Images 4, 5, and 6 clearly illustrate the effectiveness, importance, and performance of the crystallizing additive in sealing cracks and fissures in a reinforced concrete structure. This solution is increasingly being adopted in such structures to protect and support them against harmful actions, especially in areas of severe environmental aggressiveness. Image 7 shows the outcome of the crystallization process, highlighting a crack filled with crystals formed by the reaction of the crystallizing additive with moisture and free calcium present in the concrete.
4 Conclusion
The speed of crystal formation in the crystallization process is directly influenced by the water flow to which the area is exposed.
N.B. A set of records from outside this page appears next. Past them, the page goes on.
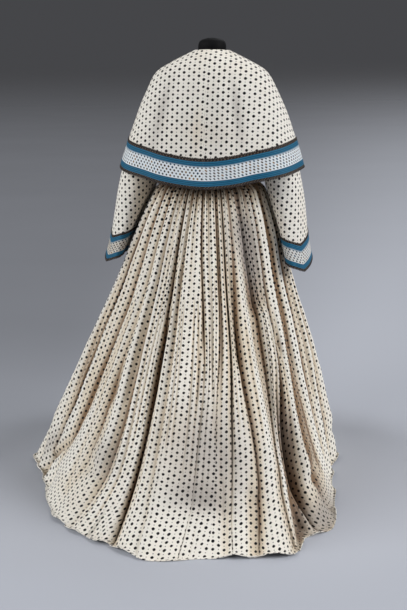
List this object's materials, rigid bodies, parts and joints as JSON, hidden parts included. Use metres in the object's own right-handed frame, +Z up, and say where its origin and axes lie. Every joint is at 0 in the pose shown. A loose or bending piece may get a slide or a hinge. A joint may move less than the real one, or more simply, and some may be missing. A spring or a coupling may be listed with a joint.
{
  "type": "afternoon dress on a dress form",
  "caption": "Trained, gathered-skirt afternoon dress with a shoulder cape and wide banded sleeves, on a limbless dress form with a pole and round base.",
  "frame": {"origin": "centre of the stand base's underside, on the floor", "axes": "+Z up; the wearer faces -Y, the train lies towards +Y, the wearer's left is +X"},
  "size_m": [1.0721, 1.3736, 1.436],
  "materials": {
    "printed_cloth": "matt cream cloth with a small dark print",
    "border_cloth": "matt white and blue banded border cloth",
    "form_cover": "smooth black jersey cover",
    "stand_metal": "satin black paint"
  },
  "bodies": {
    "root": {"dress_form": "form_cover", "stand_pole": "stand_metal", "stand_base": "stand_metal", "skirt_front": "printed_cloth", "skirt_side_right": "printed_cloth", "skirt_back_right": "printed_cloth", "skirt_back_centre": "printed_cloth", "skirt_back_left": "printed_cloth", "skirt_side_left": "printed_cloth", "bodice_back": "printed_cloth", "bodice_front_left": "printed_cloth", "bodice_front_right": "printed_cloth", "waistband": "printed_cloth", "sleeve_outer_left": "printed_cloth", "sleeve_under_left": "printed_cloth", "sleeve_border_left": "border_cloth", "sleeve_outer_right": "printed_cloth", "sleeve_under_right": "printed_cloth", "sleeve_border_right": "border_cloth", "cape_right": "printed_cloth", "cape_left": "printed_cloth", "cape_border_right": "border_cloth", "cape_border_left": "border_cloth"}
  },
  "joints": []
}
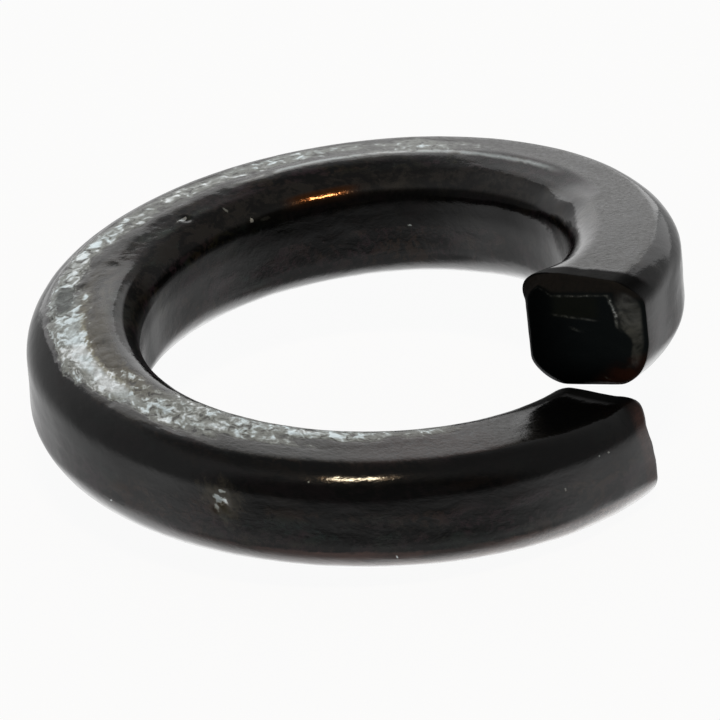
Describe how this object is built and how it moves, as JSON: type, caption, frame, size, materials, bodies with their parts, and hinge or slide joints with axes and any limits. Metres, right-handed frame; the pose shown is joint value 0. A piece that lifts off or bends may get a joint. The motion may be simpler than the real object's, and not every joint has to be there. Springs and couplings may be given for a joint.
{
  "type": "spring lock washer",
  "caption": "Split helical spring lock washer of heavy, nearly square rounded steel wire, coiled left-handed and cropped off at both ends.",
  "frame": {"origin": "on the bore's axis, at the height of the lowest point of the coil", "axes": "+Z along the bore's axis, from the lower sheared end to the upper one; the coil climbs clockwise seen from +Z, and the lower end faces about 31 degrees below +X towards -Y"},
  "size_m": [0.019, 0.019, 0.0075],
  "materials": {
    "black_steel": "oiled black oxide on rolled spring steel, scuffed to bare metal along the top"
  },
  "bodies": {
    "root": {"lock_washer": "black_steel"}
  },
  "joints": []
}
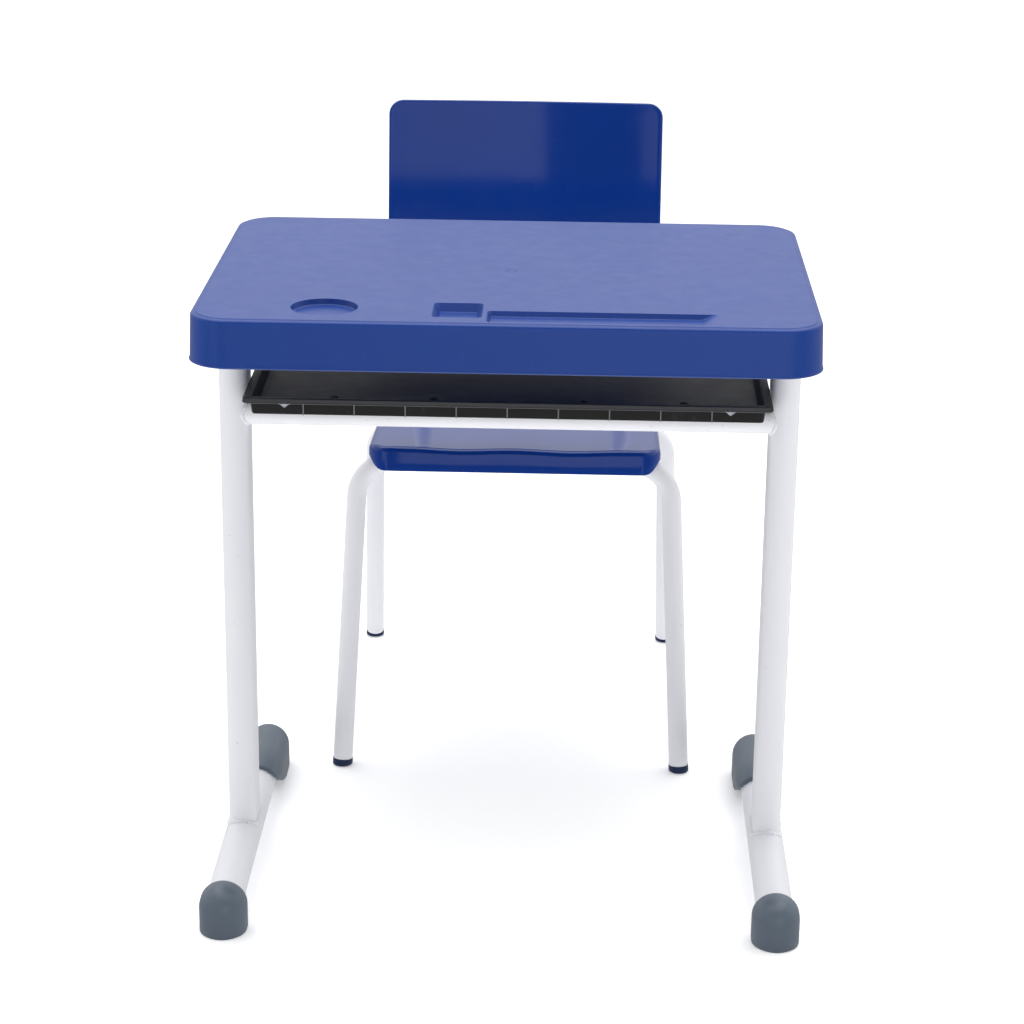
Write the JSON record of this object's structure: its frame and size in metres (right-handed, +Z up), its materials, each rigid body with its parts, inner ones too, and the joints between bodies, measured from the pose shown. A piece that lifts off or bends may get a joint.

Higher water flow tends to accelerate the chemical reaction between the active compounds in the crystallizing additive and the free calcium in the concrete. The performance of the crystallization process observed over the 52 days between Image 1 and Image 3 is evident, demonstrating the importance of seeking solutions that enhance the performance of reinforced concrete structures. The technology embedded in the crystallization process allows the structure itself to protect against certain pathological manifestations, such as water percolation, as demonstrated in this case study. Research by LIU (2016) highlights how the use of crystallizing additives in reinforced concrete structures improves durability and performance by reducing water and aggressive agent penetration. Crystallizing additives are essential for reinforced concrete structures, as even when a structure is well-designed and properly constructed, cracks or fissures may still form, accelerating the degradation process. If the structure incorporates a crystallizing additive, these degradation mechanisms can often be mitigated or entirely prevented after the crystallization process is complete. WONG (2015) underscores the self-healing capability of cracks over time. In this study, permeability and compression tests revealed that the mechanisms responsible for reducing water penetration depth in the self-healing of cracks occur primarily through the formation of CSH gel from unreacted clinker grains or through gel formation from magnesium-based additives. Another critical aspect is the crack and fissure filling capacity of the crystallizing additive used. According to the manufacturer's technical data sheet, the material is rated for passive cracks up to 0.4 mm. However, after 52 days with water flow, cracks exceeding 2.5 mm were successfully sealed, surpassing the additive's stated limit by more than six times. Without the use of the crystallizing additive in this WTP, deeper interventions with longer timelines and significantly higher costs would have been required to resolve the extensive construction defects. While some areas of the structure required localized treatment, the crystallizing additive performed efficiently in the vast majority of cases.